▶ _WRITTEN EXERCISE_
Take the data below and copy exactly the lines starting at the one with "for body, members" and finishing at the one with "cad_parts[member].parent = rigid_bodies[body]", both included.
---- SOURCE DATA
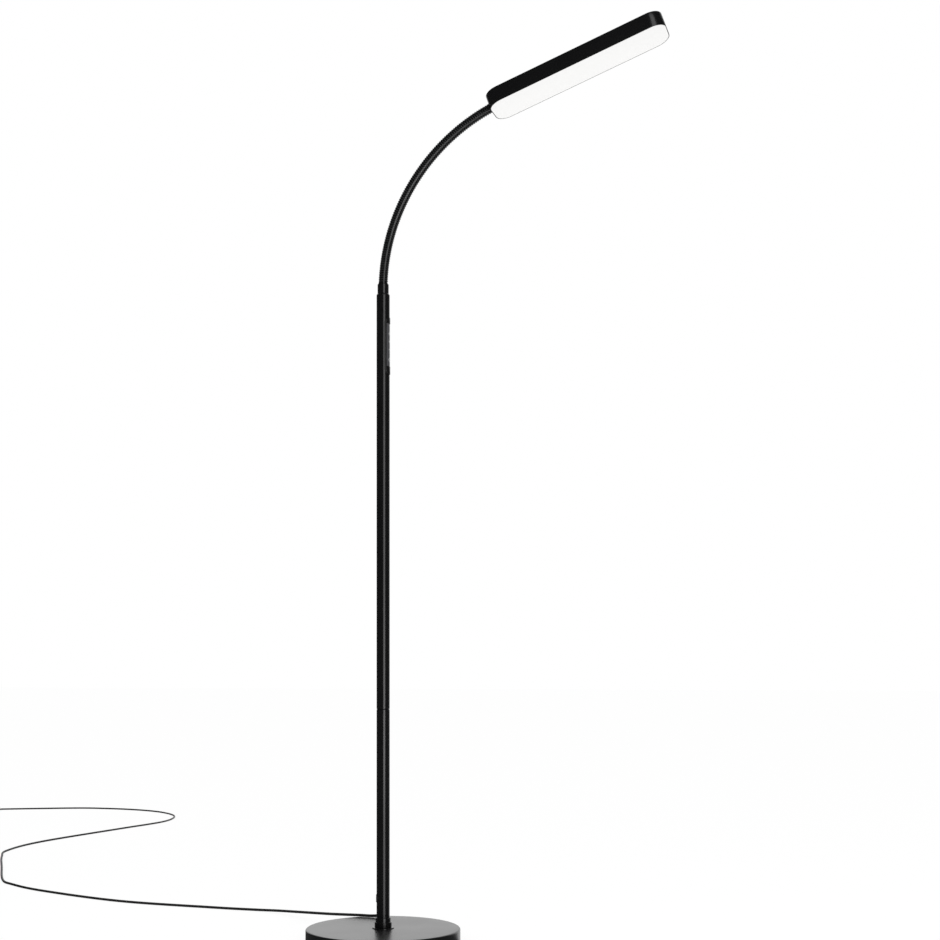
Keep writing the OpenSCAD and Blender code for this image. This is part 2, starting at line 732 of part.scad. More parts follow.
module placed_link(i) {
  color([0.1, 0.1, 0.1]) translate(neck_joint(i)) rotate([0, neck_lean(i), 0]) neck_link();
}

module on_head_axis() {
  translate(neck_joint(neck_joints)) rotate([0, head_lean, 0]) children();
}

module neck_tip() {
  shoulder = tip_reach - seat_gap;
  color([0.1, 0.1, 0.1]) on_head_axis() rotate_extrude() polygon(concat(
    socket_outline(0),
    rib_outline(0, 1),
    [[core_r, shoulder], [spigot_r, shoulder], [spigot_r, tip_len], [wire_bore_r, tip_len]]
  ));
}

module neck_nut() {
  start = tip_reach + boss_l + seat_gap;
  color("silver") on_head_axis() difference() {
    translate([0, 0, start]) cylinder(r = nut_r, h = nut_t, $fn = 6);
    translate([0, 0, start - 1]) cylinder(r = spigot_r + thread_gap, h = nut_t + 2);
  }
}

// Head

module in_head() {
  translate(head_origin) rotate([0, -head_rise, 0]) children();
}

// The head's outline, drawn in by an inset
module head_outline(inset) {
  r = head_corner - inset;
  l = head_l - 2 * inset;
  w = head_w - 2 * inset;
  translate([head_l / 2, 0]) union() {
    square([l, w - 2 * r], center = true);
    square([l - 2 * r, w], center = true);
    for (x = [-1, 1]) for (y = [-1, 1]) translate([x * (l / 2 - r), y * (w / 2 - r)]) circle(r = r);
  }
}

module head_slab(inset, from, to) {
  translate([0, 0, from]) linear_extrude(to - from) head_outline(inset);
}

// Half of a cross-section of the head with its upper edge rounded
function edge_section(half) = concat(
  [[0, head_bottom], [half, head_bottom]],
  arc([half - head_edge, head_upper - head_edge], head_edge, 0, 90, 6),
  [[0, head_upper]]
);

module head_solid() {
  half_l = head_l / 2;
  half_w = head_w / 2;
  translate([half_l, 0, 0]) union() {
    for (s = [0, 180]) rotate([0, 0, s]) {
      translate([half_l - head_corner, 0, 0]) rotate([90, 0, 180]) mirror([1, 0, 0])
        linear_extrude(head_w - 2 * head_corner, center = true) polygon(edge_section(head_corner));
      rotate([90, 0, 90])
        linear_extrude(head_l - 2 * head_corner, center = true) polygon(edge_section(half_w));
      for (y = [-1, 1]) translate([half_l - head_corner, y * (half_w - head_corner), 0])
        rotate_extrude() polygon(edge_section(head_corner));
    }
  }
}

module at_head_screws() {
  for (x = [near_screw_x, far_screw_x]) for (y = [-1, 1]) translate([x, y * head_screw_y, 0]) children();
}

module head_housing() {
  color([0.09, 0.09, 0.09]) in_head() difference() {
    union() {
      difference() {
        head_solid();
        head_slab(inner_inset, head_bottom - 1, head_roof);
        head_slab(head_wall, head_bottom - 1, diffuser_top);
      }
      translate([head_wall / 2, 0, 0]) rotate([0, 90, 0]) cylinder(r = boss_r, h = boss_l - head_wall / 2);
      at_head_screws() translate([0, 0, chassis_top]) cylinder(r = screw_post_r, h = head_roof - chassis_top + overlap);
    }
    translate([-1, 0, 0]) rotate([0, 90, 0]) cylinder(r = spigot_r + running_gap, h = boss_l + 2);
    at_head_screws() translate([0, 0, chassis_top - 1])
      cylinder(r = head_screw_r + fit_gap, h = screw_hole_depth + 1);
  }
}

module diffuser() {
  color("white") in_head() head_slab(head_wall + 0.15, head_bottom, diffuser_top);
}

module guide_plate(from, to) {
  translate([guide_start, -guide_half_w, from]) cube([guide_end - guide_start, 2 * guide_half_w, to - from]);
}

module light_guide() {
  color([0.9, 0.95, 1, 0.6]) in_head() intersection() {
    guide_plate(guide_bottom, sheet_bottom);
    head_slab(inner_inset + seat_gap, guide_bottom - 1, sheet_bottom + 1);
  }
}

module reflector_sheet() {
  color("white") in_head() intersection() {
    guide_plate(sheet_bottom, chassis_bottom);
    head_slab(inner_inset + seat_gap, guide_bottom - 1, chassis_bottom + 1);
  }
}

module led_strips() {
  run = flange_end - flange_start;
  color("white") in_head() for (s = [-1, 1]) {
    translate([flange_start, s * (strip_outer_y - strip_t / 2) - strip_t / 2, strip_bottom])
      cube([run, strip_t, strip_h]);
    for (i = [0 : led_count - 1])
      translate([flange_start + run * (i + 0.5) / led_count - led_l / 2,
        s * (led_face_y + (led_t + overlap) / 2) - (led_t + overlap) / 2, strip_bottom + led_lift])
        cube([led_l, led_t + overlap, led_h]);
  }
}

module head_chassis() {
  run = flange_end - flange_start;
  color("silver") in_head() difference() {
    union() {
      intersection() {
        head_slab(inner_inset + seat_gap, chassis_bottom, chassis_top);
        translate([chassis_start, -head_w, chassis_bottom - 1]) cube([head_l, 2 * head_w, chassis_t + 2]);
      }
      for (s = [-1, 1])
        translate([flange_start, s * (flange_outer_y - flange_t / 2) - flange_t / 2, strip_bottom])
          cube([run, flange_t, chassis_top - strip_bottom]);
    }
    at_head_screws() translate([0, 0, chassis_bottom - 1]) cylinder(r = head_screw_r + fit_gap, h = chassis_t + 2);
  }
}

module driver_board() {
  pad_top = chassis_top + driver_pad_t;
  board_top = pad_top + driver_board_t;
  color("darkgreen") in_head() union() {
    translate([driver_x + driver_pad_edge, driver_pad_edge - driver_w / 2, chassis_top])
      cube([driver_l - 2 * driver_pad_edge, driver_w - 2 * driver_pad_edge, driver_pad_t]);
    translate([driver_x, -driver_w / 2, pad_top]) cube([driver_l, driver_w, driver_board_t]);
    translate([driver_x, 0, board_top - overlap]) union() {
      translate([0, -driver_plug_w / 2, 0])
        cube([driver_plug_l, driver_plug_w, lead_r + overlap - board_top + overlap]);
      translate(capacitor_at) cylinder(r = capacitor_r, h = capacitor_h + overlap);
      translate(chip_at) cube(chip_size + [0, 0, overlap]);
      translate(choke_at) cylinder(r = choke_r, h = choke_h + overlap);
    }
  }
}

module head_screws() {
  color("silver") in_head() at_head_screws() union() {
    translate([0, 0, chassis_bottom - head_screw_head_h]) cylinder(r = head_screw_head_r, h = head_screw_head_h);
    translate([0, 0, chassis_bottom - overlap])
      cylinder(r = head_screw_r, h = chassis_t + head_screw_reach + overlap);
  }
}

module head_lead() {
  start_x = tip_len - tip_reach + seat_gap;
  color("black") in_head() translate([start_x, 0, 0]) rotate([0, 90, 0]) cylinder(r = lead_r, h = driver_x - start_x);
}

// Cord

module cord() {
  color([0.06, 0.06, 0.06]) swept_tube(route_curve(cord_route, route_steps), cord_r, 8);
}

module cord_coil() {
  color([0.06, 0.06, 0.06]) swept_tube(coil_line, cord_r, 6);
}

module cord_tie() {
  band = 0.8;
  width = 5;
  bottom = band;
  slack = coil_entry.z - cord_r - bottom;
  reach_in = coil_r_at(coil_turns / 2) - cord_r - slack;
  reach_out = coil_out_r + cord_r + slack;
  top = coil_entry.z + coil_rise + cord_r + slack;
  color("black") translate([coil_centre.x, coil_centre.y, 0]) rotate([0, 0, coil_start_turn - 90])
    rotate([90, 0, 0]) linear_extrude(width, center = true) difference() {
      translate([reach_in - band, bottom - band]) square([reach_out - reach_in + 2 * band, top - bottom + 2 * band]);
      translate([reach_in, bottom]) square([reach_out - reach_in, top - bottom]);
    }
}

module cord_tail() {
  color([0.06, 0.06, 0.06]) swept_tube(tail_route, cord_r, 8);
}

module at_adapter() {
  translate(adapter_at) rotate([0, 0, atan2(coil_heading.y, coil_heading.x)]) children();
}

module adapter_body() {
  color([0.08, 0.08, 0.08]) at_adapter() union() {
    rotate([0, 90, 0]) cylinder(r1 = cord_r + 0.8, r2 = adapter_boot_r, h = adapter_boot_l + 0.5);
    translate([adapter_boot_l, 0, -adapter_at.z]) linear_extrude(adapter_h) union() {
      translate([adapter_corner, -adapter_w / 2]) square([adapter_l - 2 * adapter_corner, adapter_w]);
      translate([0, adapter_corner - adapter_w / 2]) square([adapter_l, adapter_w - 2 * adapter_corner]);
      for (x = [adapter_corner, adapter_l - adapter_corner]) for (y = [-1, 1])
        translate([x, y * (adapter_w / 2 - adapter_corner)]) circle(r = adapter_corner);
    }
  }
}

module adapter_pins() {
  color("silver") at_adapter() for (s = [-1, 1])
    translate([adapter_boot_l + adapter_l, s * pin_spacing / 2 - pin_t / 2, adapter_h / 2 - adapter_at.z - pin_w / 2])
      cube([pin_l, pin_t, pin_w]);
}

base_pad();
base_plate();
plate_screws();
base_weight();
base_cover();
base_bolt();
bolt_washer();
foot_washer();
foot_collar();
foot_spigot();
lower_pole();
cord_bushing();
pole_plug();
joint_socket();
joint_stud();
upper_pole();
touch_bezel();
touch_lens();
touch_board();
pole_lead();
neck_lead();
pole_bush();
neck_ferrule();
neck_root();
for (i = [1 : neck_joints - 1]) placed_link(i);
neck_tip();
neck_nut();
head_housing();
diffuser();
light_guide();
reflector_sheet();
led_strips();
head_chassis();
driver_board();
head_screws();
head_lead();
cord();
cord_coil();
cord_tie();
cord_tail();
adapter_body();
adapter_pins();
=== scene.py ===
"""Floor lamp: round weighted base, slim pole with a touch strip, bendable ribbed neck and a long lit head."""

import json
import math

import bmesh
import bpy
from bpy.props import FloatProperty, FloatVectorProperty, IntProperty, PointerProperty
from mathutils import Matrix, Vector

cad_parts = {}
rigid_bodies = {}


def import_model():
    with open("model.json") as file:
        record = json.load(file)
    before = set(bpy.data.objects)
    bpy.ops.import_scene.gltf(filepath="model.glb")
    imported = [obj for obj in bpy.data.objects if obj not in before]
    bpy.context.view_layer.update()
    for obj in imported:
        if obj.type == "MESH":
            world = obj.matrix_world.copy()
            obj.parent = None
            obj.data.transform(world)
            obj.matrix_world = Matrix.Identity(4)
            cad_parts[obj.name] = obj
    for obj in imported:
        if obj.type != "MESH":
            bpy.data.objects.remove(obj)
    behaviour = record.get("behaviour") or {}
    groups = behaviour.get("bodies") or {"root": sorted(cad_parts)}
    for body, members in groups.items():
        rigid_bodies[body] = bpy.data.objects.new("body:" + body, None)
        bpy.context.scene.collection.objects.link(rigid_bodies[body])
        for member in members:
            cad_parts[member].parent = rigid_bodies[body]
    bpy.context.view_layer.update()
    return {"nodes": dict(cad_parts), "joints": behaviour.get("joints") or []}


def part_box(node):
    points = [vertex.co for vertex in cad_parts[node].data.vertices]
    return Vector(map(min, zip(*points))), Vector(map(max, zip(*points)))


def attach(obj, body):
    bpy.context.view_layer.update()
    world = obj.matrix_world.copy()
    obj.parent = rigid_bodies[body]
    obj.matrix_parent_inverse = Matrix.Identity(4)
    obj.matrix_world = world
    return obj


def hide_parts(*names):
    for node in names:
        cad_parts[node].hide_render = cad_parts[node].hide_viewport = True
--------
▶ _FINAL RESULT_
    for body, members in groups.items():
        rigid_bodies[body] = bpy.data.objects.new("body:" + body, None)
        bpy.context.scene.collection.objects.link(rigid_bodies[body])
        for member in members:
            cad_parts[member].parent = rigid_bodies[body]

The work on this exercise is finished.